Does the IOMMU uses the CPU MMU page tables for storing VA->PA mapping?

No. There are many processes in OS, and every process has its own VA->PA mapping (they all running in separate virtual address spaces).

There is physical memory, controlled by memory controller. And there are devices which want to access physical memory: CPU and external bus controller. CPU has own translation and bus controller has own.

If not i.e. the virtual addresses are different then are the mappings created per device or per IOMMU unit?

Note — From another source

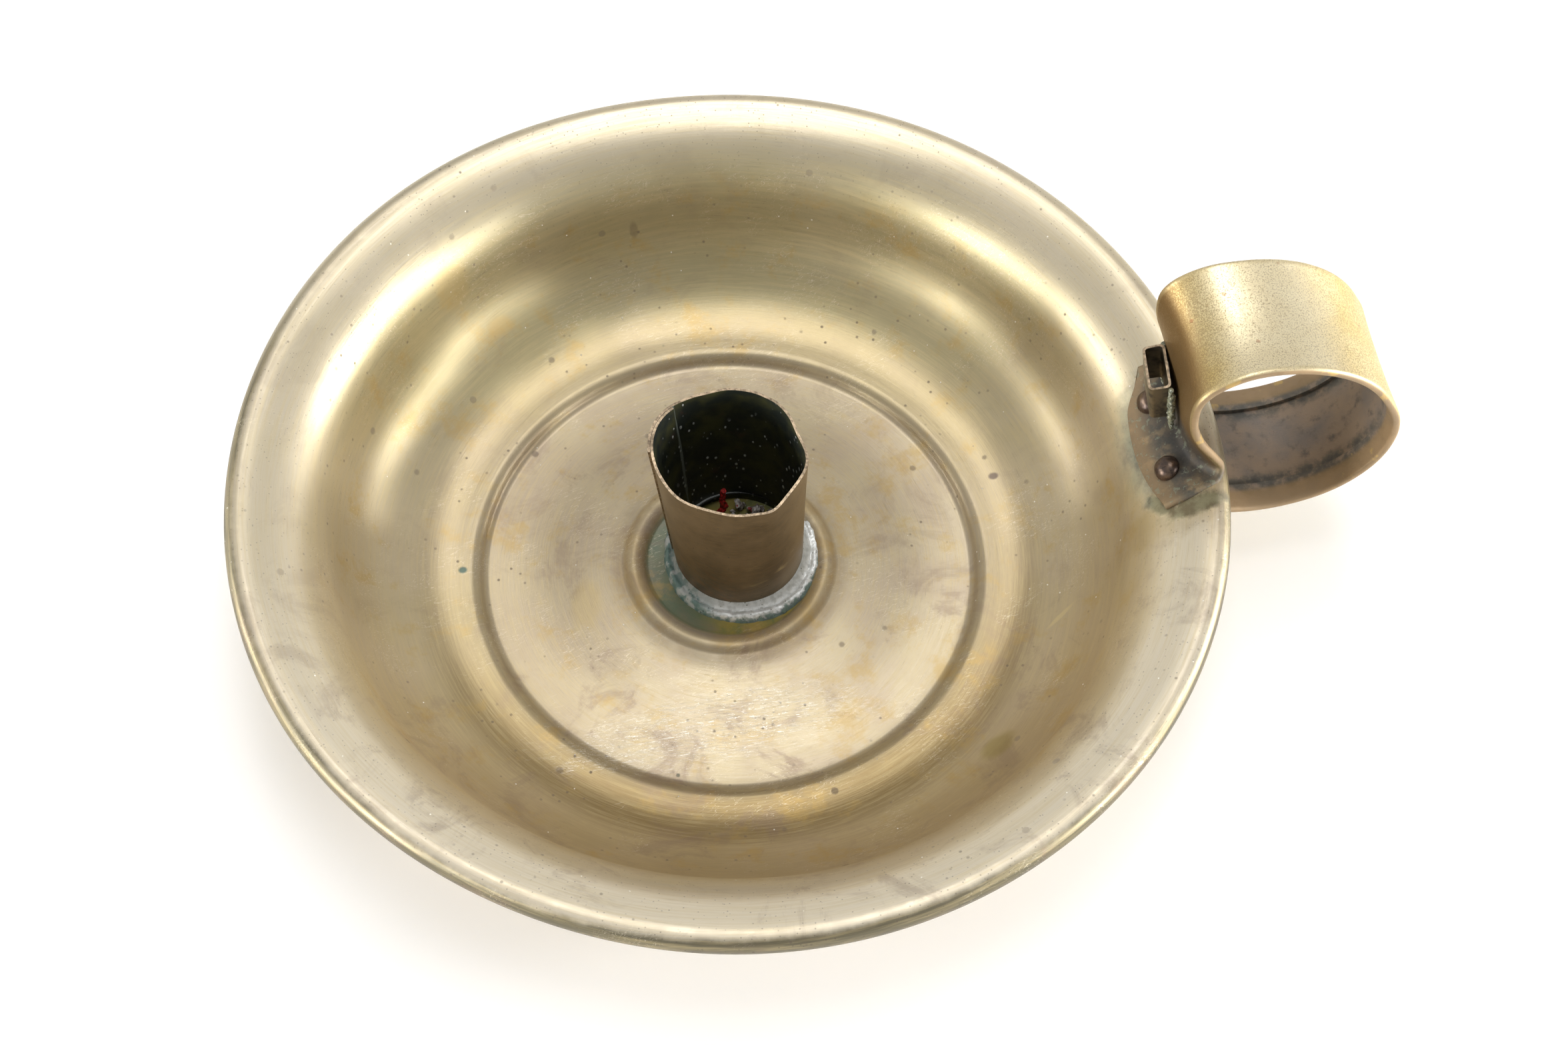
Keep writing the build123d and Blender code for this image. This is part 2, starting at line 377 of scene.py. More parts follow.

Mappings are created according to capabilities of IOMMU. Some simple IOMMU may have one global mapping for the device bus root controller (PCI-express root comples). Complex IOMMU like Intel's VT-d may have several mappings or nested translations, selected based on some per-port rules. (But two devices behind bridge typically will have same translation.)

https://www.kernel.org/doc/Documentation/Intel-IOMMU.txt

The Intel IOMMU driver allocates a virtual address per domain. Each PCIE device has its own domain (hence protection). Devices under p2p bridges share the virtual address with all devices under the p2p bridge due to transaction id aliasing for p2p bridges.

https://www.kernel.org/doc/Documentation/DMA-API-HOWTO.txt

In some systems, bus addresses are identical to CPU physical addresses, but in general they are not. IOMMUs and host bridges can produce arbitrary mappings between physical and bus addresses.

(check also picture near "Here's a picture and some examples:" in the https://www.kernel.org/doc/Documentation/DMA-API-HOWTO.txt)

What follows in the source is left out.